First, the conservative foot soldiers would do well to avoid shooting themselves — or the meager Republican forces in the Senate — in the foot. A Politico report provides a prime example:

[I]n an interview with POLITICO, Manuel Miranda — who orchestrated the letter — went much farther, saying that Mitch McConnell should “consider resigning” as Senate minority leader if he can’t take a harder line on President Barack Obama’s first Supreme Court nominee.

Miranda accused McConnell of being “limp-wristed” and “a little bit tone deaf” when it comes to judicial nominees.

Miranda, now the chairman of the conservative Third Branch Conference, served as counsel to McConnell’s predecessor, then-Senate Republican Leader Bill Frist. He left that job in 2004 amid allegations that he improperly accessed thousands of memos and emails from Democratic staffers — circumstances McConnell’s supporters recalled as they pushed back hard against.

Such blather not only has the distinction of being wrong — McConnell has reined in his troops from rushing to approve of the nomination and held firm on the potential for a filibuster — but also has the added “benefit” of feeding a distracting media story (“conservatives in disarray!”).

Second, insist that the process be robust and thoughtful. There should be no rush to a vote on a judge who has served seventeen years on the bench, has authored thousands of opinions, has delivered speeches, has written law review articles, and has been an advocate in numerous organizations that impact the judiciary. The president is trying to ram home the confirmation before the August recess but there is no reason to do so. If the same schedule that was utilized for current Justices Roberts and Alito is employed, then the confirmation hearings should begin, not end, in August.

Third, the tone which Sen. Lindsay Graham and former Governor and presidential candidate Mitt Romney set on the talk show circuit last week is appropriate. This exchange with Chris Wallace is illustrative:

WALLACE: Well, let me follow up. Newt Gingrich says that she’s a racist. Rush Limbaugh compares her to former Klansman David Duke. Are they right?

GRAHAM: No. They interject themselves in the debate. They’ve got an audience to entertain, and Newt’s a political commentator. I’m a United States senator.

But I do know this, that statement is not about talking about her life experiences. It’s getting from her life experiences a superiority based on those experiences versus somebody else in society. And I don’t want that kind of person being a judge in my case. But I don’t think she’s a racist.

I think she’s — she should be proud of what she’s accomplished in life. But to lead to the conclusion that all the hardship she has gone through makes her better than me is inappropriate.

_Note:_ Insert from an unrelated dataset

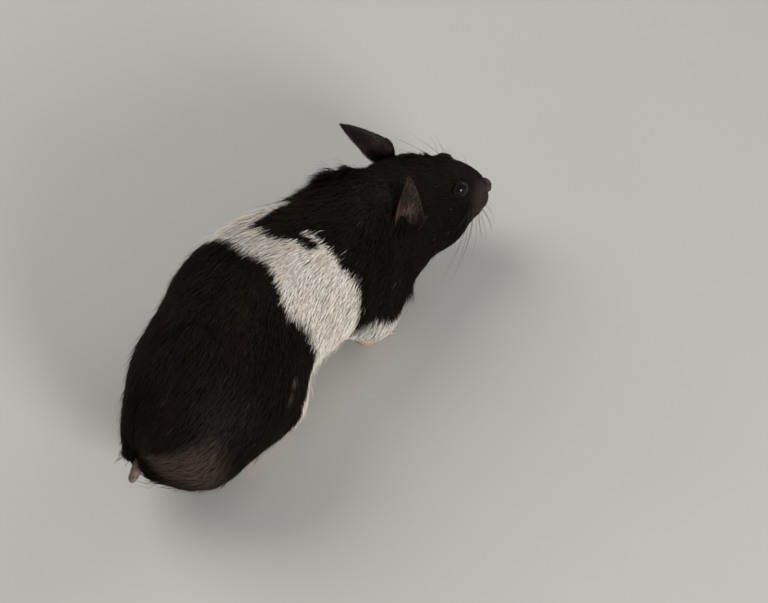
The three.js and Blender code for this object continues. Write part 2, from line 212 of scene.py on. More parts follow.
def cloudy(points, size, seed, middle=0.5, spread=1.0):
    """Smooth noise kept between 0 and 1."""
    return np.clip(middle + spread * wobble(points, size, seed), 0, 1)


def distance(points, place):
    return np.linalg.norm(points - np.asarray(place), axis=-1)


FORWARD = np.array([
    math.cos(HEAD_YAW) * math.cos(HEAD_PITCH),
    math.sin(HEAD_YAW) * math.cos(HEAD_PITCH),
    math.sin(HEAD_PITCH),
])
LEFT = np.array([-math.sin(HEAD_YAW), math.cos(HEAD_YAW), 0])
HEAD_AXES = np.array([FORWARD, LEFT, np.cross(FORWARD, LEFT)])


def in_head(points):
    """Points in the head's own frame: forward, left, up."""
    return (np.asarray(points) - HEAD_AT) @ HEAD_AXES.T


def from_head(points):
    return np.asarray(points, float) @ HEAD_AXES + HEAD_AT


def spine_y(x):
    return np.interp(x, SPINE[:, 0], SPINE[:, 1])


def girth(points):
    """The angle round the body's axis, in degrees: 0 along the back, 90 on the left side."""
    return np.degrees(np.arctan2(points[:, 1] - spine_y(points[:, 0]), points[:, 2] - AXIS_HEIGHT))


# -------- meshes


def make_mesh(name, points, faces):
    """A mesh from points in millimetres and equal-sided faces."""
    faces = np.asarray(faces, np.int32)
    sides = faces.shape[1]
    mesh = bpy.data.meshes.new(name)
    mesh.vertices.add(len(points))
    mesh.vertices.foreach_set("co", (np.asarray(points, np.float32) * MM).ravel())
    mesh.loops.add(faces.size)
    mesh.loops.foreach_set("vertex_index", faces.ravel())
    mesh.polygons.add(len(faces))
    mesh.polygons.foreach_set("loop_start", np.arange(0, faces.size, sides, dtype=np.int32))
    mesh.update(calc_edges=True)
    return mesh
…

Likewise Romney declined to get into the name-calling game: “This is a process where you have a individual that is intelligent, well-educated and has an extensive record. She deserves a full and fair hearing. We will have a chance to hear what she has to say.”

The message here: inflammatory invectives get the GOP nowhere; they will need to let the public hear for themselves what Sotomayor believes and reach their own conclusions. And if they really want to avoid being tagged as “racists” Republicans would do well to avoid throwing that, and equally incendiary terms, around themselves. (Yes, there is a terrible double standard for conservatives, but what of it?)

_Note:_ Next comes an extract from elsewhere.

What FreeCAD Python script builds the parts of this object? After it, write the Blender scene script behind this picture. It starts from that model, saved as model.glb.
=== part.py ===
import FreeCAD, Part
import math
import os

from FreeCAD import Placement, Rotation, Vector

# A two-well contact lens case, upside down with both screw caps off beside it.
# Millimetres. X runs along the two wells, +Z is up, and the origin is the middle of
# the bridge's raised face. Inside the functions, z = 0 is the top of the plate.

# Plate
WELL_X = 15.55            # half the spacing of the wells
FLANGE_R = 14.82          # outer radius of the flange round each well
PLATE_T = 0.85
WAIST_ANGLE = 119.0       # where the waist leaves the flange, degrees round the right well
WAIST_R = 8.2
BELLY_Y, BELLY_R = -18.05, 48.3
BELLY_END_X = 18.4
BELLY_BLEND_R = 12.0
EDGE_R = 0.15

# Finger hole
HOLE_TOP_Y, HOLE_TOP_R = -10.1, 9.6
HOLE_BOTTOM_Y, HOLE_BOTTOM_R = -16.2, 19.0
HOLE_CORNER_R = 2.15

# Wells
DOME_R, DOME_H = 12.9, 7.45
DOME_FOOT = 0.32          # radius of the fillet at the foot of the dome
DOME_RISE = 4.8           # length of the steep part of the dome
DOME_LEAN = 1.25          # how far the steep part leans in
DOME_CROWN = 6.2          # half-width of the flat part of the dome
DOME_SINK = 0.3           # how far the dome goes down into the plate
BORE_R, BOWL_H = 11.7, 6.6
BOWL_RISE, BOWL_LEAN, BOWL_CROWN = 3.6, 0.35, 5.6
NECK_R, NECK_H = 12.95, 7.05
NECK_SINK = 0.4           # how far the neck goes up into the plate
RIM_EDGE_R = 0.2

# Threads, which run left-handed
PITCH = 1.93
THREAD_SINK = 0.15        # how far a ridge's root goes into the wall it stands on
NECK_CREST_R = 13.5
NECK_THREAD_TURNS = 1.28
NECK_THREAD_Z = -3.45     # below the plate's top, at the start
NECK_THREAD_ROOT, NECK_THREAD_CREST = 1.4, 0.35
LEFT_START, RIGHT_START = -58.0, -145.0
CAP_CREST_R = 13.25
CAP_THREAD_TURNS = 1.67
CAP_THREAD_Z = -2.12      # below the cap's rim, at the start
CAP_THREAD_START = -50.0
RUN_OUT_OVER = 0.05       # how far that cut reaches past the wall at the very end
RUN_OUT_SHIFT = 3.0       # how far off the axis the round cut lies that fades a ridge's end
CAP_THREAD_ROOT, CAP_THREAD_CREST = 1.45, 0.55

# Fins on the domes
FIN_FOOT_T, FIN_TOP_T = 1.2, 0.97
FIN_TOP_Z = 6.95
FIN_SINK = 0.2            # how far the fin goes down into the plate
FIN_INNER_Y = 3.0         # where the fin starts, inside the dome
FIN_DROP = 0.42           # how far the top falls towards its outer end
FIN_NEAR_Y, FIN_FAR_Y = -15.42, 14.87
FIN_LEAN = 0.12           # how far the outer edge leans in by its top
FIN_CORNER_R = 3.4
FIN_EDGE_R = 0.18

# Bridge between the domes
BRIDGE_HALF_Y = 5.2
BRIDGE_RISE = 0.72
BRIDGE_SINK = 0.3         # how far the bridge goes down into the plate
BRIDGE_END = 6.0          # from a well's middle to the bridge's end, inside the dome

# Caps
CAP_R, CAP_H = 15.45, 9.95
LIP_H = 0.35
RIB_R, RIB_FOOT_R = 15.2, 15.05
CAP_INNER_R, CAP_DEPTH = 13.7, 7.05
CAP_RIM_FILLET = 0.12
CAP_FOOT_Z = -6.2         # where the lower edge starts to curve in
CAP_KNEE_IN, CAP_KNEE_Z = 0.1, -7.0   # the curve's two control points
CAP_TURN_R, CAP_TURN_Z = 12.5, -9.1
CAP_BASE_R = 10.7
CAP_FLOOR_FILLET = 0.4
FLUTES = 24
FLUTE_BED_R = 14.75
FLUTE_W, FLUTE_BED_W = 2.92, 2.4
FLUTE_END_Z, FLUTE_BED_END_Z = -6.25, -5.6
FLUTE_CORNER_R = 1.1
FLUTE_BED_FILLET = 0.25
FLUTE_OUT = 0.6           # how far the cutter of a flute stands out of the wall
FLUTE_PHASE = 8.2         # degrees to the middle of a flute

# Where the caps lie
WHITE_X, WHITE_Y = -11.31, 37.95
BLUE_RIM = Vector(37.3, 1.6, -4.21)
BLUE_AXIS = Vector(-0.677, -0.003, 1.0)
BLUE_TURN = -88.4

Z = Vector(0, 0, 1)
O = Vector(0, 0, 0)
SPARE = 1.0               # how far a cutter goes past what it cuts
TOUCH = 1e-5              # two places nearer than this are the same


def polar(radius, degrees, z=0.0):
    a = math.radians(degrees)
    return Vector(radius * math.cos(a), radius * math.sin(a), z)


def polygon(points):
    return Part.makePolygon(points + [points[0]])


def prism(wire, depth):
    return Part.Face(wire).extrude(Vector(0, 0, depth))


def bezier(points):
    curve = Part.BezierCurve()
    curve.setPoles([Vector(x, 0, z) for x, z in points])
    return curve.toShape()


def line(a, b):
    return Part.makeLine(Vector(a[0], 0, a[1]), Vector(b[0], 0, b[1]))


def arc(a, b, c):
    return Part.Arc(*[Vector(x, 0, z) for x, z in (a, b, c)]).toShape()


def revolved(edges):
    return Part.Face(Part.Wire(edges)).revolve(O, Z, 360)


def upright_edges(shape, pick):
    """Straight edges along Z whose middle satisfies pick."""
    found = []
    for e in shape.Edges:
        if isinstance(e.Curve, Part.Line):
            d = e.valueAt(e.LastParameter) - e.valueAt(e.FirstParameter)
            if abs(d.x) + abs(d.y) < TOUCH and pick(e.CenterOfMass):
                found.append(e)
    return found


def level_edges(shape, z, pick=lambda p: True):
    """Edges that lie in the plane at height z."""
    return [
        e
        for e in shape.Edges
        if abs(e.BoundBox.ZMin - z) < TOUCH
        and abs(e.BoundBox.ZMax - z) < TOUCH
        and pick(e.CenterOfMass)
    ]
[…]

Fourth, the Republicans would do well to remind the public — endlessly — of the Obama precedent. He opposed the nomination of John Roberts because he essentially didn’t like the way he suspected Roberts would rule – and because Roberts was unlikely to substitute “empathy” (i.e., bias) for constitutional interpretation. As he put it:

In those 5% of hard cases, the constitutional text will not be directly on point. The language of the statute will not be perfectly clear. Legal process alone will not lead you to a rule of decision. In those circumstances, your decisions about whether affirmative action is an appropriate response to the history of discrimination in this country, or whether a general right of privacy encompasses a more specific right of women to control their reproductive decisions, or whether the Commerce Clause empowers Congress to speak on those issues of broad national concern that may be only tangentially related to what is easily defined as interstate commerce, whether a person who is disabled has the right to be accommodated so they can work alongside those who are nondisabled — in those difficult cases, the critical ingredient is supplied by what is in the judge’s heart.

And moreover, Obama saw fit to filibuster now Justice Alito’s nomination on purely ideological grounds. In short, Republicans should remind voters that there is nothing objectionable about opposing, or if need be, filibustering a nomination on ideological grounds — especially if that judge also fails to match up to Roberts’ standard of impartiality and legal excellence.

If Republicans can manage to adhere to these simple rules then a full and informative hearing on the nomination can unfold. The public can observe whether Sotomayor is devoted to interpretation or to policy making, to equal protection under the law or to identity politics, and to impartiality or to bias. And then the Senate votes and political chips will fall as they may.